[Stored dataset items]
# # # # #
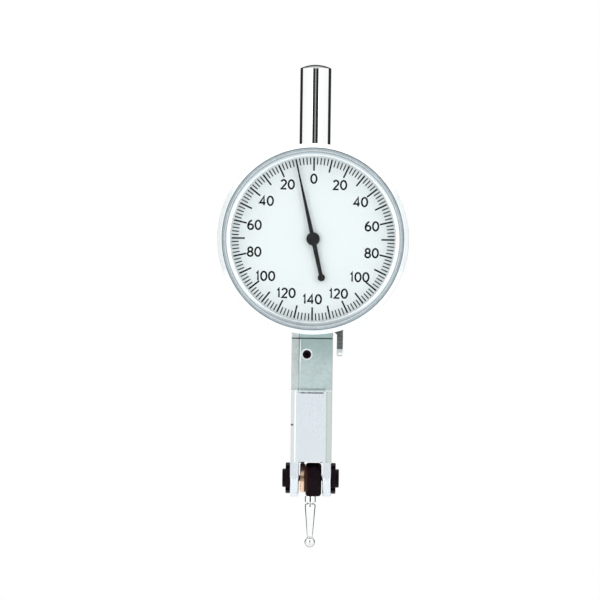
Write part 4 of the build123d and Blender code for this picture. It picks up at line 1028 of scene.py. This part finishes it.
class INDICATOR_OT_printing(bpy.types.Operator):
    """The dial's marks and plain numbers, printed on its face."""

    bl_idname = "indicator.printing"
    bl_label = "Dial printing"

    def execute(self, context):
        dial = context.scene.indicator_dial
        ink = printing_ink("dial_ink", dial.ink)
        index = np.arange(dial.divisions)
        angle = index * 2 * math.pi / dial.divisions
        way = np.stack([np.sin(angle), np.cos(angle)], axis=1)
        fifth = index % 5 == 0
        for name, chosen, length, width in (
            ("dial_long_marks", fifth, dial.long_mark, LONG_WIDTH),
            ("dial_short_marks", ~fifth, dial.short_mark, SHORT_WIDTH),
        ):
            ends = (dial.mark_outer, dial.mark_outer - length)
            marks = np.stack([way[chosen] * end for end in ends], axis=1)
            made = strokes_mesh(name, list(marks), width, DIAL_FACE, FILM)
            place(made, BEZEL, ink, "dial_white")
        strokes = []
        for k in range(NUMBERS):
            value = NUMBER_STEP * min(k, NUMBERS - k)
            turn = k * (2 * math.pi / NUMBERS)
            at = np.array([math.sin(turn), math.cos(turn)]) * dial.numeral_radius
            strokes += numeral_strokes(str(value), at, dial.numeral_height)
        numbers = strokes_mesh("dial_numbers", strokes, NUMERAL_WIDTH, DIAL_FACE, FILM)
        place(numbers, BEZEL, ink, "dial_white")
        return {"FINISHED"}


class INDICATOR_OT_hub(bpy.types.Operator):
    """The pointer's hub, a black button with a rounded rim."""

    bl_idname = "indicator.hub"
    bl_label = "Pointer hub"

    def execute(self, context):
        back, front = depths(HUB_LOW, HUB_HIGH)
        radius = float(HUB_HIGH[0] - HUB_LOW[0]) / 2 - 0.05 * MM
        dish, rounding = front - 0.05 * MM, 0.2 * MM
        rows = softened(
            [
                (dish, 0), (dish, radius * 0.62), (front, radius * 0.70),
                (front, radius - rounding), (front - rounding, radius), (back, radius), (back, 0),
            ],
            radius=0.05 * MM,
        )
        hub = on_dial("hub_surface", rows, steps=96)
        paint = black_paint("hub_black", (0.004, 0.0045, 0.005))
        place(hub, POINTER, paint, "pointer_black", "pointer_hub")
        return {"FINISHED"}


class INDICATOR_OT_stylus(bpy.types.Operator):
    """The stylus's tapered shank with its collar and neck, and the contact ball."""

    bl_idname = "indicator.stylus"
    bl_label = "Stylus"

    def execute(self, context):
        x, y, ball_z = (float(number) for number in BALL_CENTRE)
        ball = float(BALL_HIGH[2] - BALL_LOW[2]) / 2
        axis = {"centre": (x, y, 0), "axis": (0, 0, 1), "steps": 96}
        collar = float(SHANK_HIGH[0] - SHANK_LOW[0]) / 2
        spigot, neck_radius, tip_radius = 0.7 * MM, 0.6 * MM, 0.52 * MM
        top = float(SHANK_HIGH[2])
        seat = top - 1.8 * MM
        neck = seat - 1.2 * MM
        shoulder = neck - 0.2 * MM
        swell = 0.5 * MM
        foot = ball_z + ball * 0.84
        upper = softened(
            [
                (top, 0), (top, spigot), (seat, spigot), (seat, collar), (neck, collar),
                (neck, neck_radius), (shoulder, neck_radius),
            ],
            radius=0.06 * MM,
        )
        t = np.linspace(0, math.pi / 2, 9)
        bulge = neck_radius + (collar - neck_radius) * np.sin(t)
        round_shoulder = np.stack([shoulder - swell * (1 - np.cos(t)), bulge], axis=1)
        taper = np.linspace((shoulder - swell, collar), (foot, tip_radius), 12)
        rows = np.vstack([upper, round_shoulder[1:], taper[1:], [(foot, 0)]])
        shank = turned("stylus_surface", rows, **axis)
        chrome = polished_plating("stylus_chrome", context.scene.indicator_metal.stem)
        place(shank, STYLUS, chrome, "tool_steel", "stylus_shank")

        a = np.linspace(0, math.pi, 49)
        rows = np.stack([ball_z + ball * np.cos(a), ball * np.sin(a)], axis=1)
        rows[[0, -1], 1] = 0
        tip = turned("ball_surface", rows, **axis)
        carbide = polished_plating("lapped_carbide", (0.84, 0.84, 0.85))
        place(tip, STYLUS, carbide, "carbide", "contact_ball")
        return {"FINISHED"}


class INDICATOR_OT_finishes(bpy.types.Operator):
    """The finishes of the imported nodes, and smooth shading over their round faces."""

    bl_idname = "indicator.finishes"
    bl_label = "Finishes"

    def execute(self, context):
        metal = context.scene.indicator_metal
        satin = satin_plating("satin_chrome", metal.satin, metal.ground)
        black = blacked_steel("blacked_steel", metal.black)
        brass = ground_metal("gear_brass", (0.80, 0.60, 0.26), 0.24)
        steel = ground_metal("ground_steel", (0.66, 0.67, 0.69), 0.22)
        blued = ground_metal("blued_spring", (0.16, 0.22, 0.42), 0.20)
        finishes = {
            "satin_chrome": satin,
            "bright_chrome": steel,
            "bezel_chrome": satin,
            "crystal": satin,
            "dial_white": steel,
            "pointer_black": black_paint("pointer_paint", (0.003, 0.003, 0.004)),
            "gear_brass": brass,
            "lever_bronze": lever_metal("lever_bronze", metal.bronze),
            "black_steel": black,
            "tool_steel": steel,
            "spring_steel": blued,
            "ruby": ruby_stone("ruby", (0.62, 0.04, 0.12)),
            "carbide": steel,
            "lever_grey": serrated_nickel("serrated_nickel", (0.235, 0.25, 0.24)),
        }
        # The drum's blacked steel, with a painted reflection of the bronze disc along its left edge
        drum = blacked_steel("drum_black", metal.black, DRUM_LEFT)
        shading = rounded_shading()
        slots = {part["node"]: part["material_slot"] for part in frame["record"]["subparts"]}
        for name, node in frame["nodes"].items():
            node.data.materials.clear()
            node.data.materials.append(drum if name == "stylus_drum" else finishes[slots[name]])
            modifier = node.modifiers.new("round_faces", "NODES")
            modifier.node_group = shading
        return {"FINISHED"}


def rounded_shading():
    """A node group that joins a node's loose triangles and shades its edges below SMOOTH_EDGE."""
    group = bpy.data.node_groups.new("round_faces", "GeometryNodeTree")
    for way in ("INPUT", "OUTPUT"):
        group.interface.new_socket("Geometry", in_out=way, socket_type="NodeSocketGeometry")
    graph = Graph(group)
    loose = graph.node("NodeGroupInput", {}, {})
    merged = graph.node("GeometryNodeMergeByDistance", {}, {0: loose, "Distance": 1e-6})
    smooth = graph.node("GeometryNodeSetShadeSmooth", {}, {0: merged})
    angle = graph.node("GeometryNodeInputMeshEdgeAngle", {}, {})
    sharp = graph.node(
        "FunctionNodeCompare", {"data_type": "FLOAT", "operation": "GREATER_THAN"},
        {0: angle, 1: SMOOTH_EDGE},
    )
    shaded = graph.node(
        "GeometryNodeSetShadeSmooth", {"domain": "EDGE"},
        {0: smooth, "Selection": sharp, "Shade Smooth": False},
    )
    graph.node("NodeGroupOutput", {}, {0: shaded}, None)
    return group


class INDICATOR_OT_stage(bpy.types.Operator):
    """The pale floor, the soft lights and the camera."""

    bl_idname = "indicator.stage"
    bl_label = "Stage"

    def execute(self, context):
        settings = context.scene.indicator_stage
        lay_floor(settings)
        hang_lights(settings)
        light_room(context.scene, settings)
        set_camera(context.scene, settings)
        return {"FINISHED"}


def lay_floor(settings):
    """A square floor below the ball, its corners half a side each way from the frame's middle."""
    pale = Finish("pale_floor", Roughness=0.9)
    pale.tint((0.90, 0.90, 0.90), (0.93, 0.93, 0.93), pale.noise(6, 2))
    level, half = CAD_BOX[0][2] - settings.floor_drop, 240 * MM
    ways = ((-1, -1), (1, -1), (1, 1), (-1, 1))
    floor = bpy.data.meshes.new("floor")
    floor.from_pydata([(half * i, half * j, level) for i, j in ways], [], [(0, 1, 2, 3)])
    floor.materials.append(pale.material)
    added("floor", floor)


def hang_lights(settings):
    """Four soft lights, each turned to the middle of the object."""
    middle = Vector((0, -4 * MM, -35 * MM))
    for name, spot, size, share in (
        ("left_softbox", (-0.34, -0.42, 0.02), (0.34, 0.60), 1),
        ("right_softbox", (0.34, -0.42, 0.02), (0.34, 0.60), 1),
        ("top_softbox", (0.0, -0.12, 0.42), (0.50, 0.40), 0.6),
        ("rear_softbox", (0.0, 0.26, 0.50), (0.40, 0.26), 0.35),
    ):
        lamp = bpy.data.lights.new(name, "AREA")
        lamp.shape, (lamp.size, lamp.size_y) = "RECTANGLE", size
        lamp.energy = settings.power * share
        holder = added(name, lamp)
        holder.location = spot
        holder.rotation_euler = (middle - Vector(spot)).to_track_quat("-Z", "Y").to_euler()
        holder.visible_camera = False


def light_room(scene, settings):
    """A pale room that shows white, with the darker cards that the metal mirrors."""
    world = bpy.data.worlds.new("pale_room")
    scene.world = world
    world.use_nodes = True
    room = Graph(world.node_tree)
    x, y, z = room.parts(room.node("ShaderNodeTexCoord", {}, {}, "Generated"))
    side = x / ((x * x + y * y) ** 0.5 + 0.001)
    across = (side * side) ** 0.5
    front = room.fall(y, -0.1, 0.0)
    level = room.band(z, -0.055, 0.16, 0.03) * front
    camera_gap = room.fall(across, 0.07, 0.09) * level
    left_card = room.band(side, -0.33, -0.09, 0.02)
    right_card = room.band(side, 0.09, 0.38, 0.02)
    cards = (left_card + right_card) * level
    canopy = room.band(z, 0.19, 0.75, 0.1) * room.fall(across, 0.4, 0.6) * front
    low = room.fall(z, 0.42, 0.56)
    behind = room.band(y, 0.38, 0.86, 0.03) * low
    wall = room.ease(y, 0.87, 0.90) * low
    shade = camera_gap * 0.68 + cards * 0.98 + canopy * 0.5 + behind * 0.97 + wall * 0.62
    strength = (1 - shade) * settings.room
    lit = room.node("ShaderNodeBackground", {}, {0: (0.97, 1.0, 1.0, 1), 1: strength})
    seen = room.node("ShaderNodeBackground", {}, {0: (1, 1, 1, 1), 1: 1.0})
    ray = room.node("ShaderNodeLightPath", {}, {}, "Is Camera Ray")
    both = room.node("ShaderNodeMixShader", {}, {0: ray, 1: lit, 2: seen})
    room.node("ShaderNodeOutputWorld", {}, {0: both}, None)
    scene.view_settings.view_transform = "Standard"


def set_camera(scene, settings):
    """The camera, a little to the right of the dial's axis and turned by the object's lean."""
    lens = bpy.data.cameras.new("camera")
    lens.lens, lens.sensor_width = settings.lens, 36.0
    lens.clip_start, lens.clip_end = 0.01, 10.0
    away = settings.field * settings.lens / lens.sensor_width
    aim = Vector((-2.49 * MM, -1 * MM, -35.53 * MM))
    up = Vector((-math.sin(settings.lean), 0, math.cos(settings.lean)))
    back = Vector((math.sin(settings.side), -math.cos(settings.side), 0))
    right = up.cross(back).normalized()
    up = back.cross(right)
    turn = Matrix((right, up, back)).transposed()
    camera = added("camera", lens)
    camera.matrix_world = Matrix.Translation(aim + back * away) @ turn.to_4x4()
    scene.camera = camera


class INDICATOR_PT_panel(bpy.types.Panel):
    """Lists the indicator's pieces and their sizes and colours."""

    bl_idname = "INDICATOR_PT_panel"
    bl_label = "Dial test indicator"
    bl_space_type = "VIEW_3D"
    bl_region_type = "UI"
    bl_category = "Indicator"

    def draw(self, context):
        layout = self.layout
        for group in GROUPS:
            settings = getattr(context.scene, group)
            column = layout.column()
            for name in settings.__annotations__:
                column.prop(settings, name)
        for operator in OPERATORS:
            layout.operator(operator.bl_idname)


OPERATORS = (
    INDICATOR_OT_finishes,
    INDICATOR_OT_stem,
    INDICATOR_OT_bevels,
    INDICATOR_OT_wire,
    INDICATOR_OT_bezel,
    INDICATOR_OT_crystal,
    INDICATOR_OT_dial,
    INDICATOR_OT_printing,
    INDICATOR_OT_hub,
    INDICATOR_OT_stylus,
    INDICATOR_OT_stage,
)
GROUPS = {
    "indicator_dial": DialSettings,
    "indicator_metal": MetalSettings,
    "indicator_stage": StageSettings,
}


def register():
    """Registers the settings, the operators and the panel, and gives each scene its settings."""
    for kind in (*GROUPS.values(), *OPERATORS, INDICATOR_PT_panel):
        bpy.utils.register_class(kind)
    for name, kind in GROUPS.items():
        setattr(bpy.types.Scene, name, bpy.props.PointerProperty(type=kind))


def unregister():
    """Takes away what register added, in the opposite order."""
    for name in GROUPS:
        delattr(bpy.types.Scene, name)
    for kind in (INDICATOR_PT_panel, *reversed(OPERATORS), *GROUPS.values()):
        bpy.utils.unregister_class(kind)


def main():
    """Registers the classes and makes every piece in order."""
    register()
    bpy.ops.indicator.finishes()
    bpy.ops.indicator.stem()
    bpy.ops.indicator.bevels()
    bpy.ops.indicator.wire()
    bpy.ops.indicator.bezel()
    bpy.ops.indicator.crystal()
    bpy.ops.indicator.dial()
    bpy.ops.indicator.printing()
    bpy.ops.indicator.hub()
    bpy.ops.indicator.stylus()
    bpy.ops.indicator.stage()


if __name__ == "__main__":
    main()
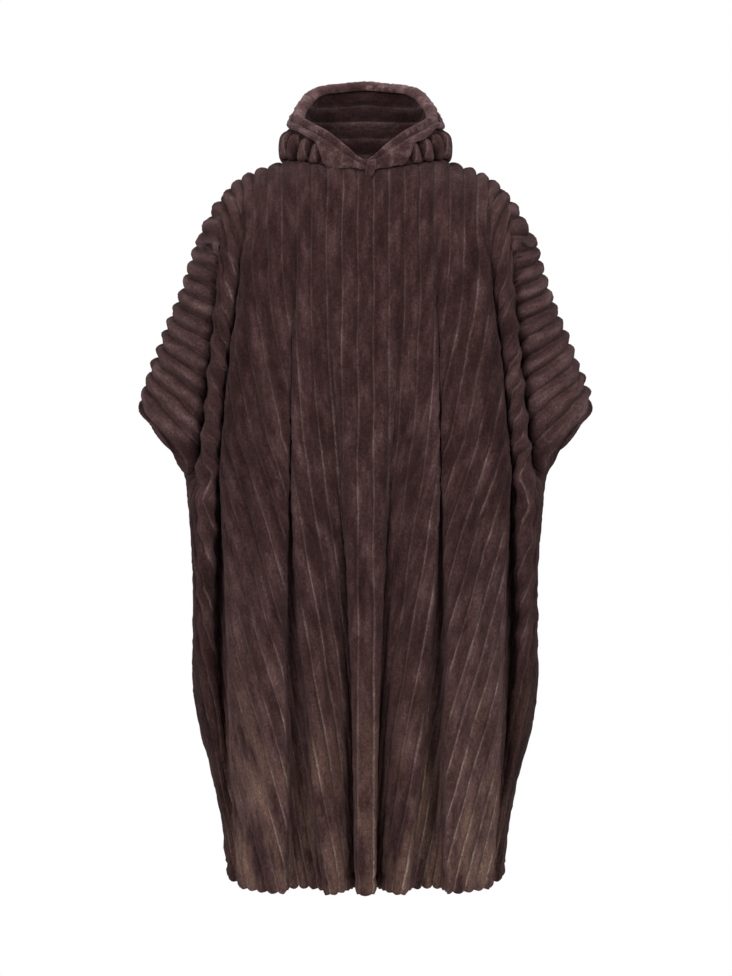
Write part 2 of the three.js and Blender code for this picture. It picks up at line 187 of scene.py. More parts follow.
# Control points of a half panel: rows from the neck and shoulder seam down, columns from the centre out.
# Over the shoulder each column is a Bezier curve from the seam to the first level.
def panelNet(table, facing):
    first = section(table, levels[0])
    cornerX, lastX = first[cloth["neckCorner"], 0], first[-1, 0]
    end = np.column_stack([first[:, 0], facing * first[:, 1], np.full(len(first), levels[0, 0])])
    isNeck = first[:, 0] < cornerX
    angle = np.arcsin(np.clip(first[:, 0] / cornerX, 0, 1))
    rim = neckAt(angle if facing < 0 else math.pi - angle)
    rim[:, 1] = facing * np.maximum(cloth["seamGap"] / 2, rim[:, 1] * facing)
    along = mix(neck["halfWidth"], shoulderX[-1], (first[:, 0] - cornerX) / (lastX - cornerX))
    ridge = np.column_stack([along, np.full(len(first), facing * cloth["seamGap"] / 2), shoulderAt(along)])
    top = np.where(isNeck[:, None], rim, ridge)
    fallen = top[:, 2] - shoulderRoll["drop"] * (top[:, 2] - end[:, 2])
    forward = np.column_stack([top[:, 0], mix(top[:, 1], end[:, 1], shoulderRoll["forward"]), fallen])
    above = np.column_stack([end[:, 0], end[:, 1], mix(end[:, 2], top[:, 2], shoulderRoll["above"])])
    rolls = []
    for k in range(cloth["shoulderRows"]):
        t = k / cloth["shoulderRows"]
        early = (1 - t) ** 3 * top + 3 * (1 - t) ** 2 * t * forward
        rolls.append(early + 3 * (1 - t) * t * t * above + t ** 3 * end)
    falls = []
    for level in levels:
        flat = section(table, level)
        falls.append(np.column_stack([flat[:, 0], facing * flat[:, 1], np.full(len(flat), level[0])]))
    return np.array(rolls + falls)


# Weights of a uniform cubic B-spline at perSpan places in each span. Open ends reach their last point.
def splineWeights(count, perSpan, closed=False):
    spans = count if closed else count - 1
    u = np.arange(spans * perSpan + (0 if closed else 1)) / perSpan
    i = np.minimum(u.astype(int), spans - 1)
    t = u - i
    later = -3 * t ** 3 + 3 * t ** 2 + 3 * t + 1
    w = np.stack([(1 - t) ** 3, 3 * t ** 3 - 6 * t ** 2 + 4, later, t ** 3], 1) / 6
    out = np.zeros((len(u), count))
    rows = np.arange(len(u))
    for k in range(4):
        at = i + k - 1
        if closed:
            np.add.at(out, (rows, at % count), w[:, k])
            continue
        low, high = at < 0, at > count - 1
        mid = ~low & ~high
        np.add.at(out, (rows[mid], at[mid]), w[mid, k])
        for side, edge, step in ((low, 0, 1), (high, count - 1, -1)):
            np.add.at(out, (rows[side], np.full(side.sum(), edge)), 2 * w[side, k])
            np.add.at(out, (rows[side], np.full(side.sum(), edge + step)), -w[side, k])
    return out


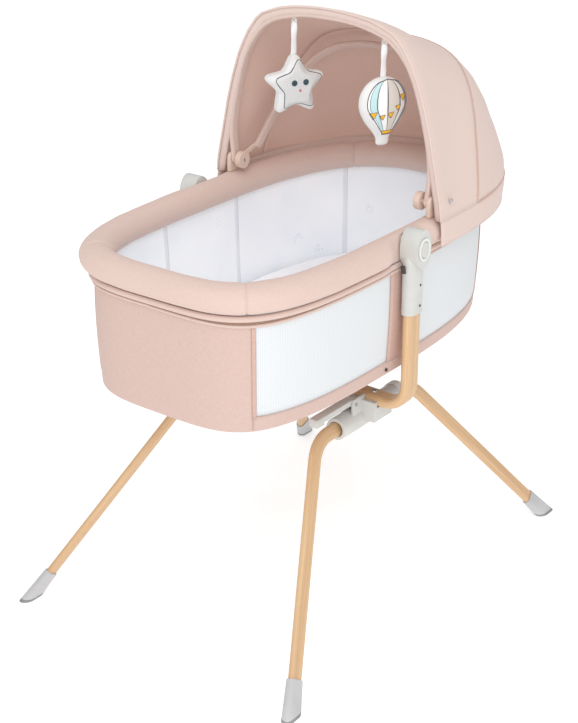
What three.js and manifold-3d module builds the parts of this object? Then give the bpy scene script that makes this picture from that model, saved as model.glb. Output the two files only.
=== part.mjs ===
# # # # #
TASK DESCRIPTION: Everything from the line containing "What three.js and" to the last line of the entries above should be quoted exactly, and only that.

WRITTEN REPLY:
What three.js and manifold-3d module builds the parts of this object? Then give the bpy scene script that makes this picture from that model, saved as model.glb. Output the two files only.
=== part.mjs ===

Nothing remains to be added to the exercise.